**Exercise**. Output, word for word, every line from the start of the listing down to and including the line that contains "ROD = (-20.3, 16.2)"; include nothing else.

**Material provided**.
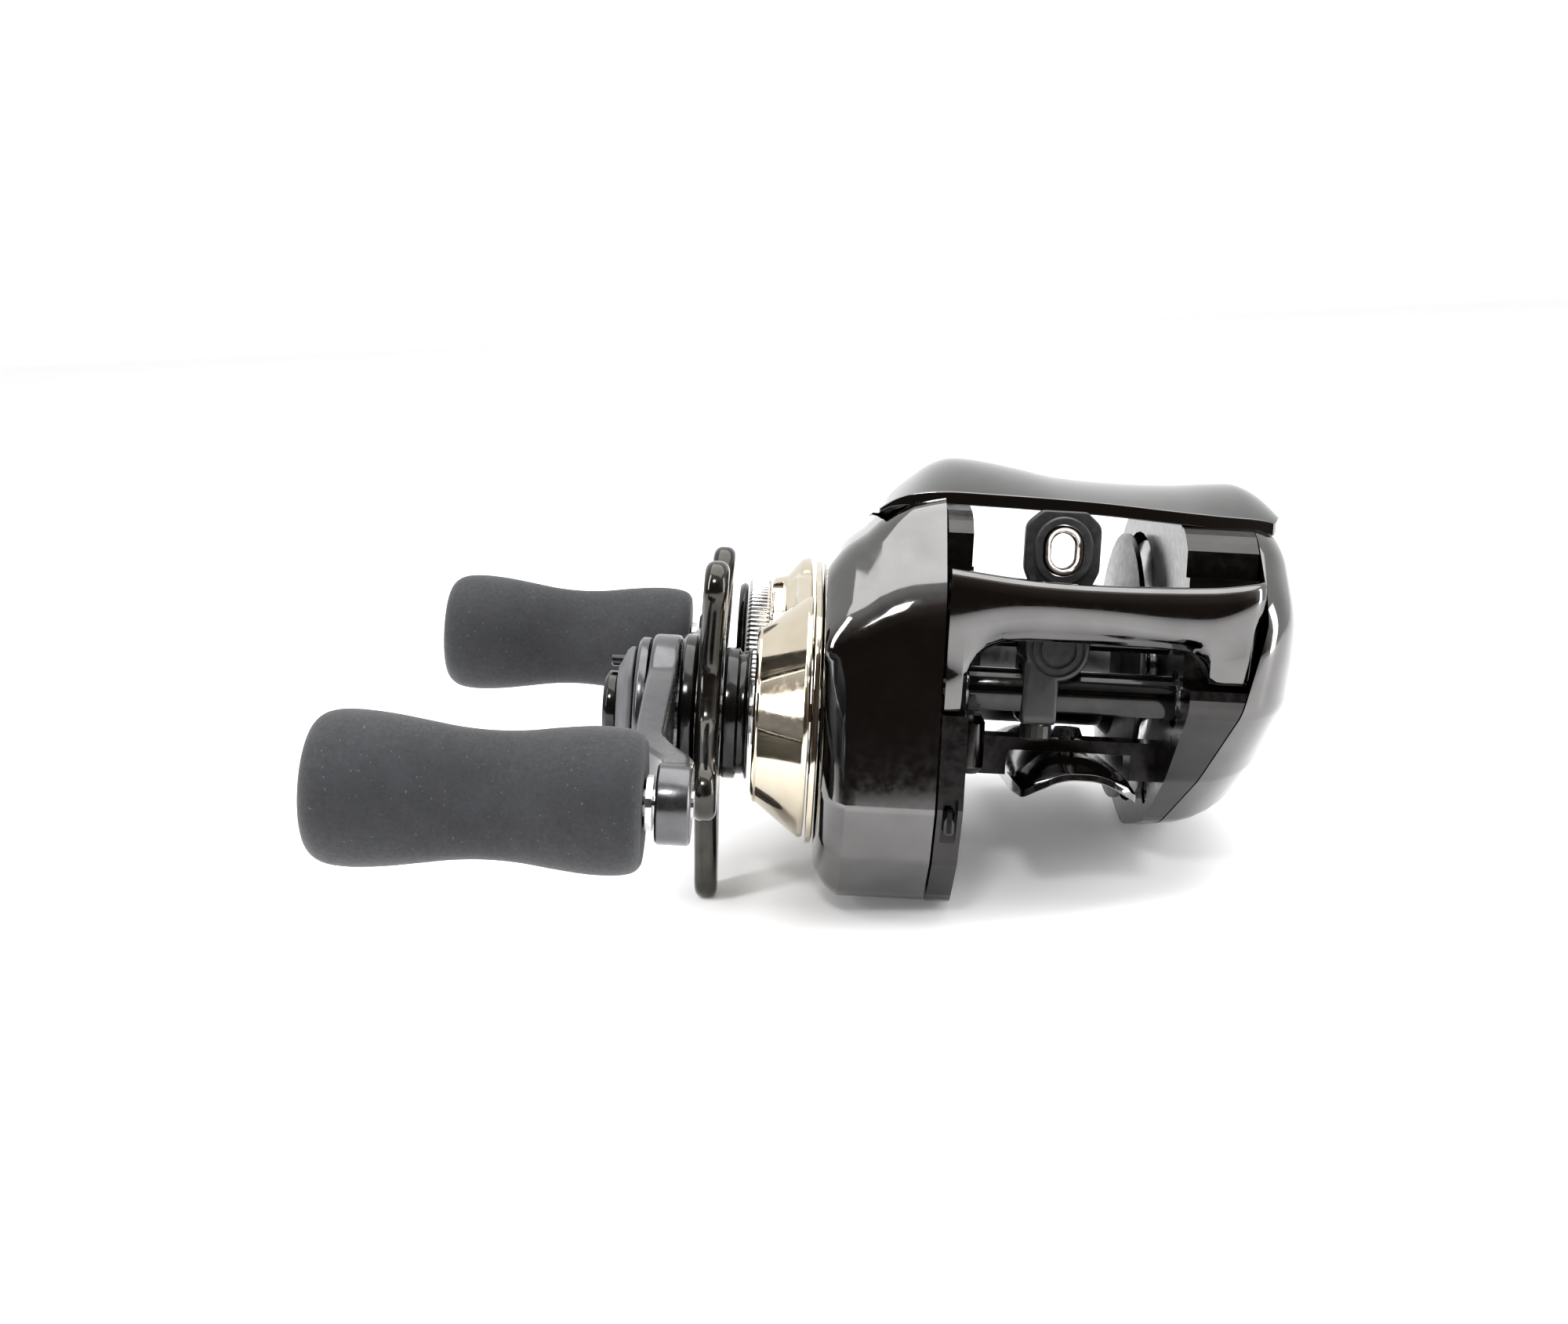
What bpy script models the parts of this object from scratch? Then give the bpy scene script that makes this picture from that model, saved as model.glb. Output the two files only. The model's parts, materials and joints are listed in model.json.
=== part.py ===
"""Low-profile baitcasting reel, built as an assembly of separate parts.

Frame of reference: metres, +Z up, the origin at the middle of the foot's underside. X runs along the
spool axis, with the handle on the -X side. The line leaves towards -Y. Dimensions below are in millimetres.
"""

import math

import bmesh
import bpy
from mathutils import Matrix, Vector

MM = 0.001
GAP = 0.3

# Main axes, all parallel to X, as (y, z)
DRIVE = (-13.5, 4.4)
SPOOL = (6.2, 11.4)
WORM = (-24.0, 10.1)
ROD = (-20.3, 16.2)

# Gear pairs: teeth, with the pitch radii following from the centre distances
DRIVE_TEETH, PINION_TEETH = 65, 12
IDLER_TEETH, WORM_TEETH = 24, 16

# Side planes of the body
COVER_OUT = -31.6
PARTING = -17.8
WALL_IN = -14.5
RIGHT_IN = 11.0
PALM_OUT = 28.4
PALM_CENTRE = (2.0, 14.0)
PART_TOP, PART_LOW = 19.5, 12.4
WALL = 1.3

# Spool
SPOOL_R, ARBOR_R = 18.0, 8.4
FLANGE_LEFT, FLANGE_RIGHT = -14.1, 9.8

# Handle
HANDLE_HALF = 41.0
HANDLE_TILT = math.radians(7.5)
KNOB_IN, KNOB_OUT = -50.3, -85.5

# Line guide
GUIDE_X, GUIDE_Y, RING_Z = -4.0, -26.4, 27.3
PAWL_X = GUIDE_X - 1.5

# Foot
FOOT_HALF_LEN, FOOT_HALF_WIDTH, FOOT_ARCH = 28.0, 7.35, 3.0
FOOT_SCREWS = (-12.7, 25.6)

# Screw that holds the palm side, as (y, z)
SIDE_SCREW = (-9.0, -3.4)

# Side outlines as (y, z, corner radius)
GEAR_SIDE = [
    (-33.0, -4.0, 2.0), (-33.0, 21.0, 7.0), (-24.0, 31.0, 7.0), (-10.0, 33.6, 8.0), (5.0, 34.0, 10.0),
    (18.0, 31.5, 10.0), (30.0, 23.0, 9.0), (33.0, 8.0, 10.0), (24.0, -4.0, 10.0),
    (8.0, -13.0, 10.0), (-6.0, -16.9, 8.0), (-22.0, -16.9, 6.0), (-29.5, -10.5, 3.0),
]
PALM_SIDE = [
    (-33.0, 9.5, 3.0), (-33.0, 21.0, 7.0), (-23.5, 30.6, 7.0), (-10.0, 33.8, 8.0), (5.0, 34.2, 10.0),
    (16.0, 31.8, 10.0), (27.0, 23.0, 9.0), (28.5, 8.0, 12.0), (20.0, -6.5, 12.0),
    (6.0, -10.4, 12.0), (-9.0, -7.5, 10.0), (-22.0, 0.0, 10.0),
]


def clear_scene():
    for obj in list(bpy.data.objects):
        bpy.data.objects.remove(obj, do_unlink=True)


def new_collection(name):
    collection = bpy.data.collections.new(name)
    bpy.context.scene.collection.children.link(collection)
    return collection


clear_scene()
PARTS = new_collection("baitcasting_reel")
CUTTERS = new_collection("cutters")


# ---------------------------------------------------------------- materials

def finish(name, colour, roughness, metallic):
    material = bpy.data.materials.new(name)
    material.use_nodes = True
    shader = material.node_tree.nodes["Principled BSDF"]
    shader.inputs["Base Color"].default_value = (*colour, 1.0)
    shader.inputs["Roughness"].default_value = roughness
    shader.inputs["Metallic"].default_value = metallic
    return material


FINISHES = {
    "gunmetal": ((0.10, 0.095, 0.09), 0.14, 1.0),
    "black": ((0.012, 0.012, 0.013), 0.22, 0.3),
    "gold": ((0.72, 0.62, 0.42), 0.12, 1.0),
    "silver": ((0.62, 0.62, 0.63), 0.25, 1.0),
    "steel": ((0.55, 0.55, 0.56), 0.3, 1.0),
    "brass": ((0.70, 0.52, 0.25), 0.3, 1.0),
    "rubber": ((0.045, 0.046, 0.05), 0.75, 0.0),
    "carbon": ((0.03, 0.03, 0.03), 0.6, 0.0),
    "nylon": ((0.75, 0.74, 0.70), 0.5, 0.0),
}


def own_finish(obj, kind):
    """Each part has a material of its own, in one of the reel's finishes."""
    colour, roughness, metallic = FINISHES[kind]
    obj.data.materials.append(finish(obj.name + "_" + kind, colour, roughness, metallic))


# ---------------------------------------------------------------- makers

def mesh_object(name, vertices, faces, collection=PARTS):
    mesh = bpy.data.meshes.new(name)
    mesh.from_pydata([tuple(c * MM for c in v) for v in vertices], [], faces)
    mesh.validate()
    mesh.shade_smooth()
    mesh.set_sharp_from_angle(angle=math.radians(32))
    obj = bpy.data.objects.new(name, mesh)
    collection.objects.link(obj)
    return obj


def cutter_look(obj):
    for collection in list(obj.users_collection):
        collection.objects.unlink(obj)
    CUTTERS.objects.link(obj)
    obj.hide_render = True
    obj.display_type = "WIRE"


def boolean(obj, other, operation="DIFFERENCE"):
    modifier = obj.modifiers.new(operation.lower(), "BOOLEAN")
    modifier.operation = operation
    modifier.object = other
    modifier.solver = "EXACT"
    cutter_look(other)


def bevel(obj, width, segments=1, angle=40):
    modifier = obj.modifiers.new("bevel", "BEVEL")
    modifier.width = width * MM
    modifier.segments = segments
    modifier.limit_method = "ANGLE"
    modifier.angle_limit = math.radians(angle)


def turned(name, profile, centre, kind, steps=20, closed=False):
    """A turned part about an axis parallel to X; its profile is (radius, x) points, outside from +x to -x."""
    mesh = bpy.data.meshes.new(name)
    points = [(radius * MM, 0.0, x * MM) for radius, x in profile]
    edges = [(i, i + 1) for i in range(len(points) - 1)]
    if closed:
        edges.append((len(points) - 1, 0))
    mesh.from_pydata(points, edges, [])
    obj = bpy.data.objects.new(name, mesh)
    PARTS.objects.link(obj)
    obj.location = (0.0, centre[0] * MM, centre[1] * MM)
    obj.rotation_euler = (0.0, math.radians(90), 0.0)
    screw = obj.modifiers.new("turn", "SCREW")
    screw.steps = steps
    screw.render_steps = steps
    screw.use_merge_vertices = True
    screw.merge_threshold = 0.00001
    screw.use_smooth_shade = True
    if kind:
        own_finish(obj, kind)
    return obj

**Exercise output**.
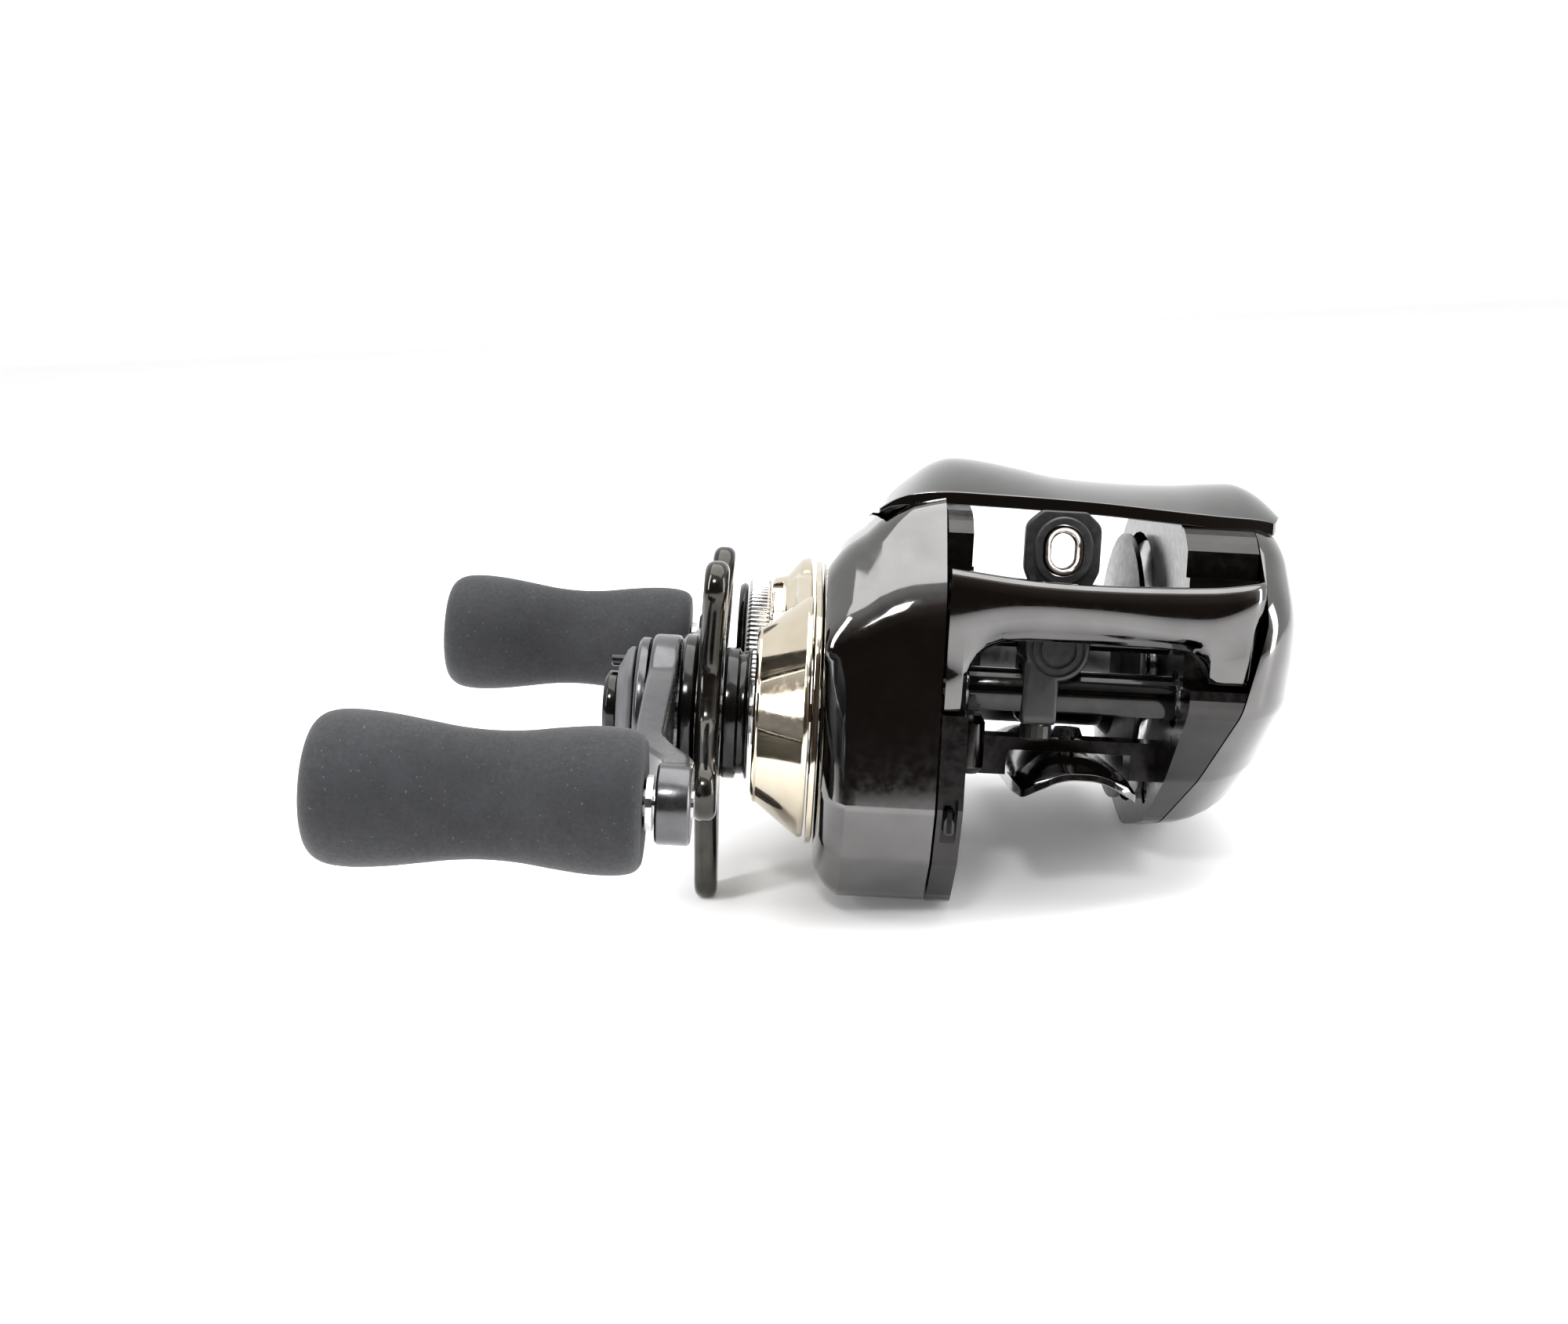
What bpy script models the parts of this object from scratch? Then give the bpy scene script that makes this picture from that model, saved as model.glb. Output the two files only. The model's parts, materials and joints are listed in model.json.
=== part.py ===
"""Low-profile baitcasting reel, built as an assembly of separate parts.

Frame of reference: metres, +Z up, the origin at the middle of the foot's underside. X runs along the
spool axis, with the handle on the -X side. The line leaves towards -Y. Dimensions below are in millimetres.
"""

import math

import bmesh
import bpy
from mathutils import Matrix, Vector

MM = 0.001
GAP = 0.3

# Main axes, all parallel to X, as (y, z)
DRIVE = (-13.5, 4.4)
SPOOL = (6.2, 11.4)
WORM = (-24.0, 10.1)
ROD = (-20.3, 16.2)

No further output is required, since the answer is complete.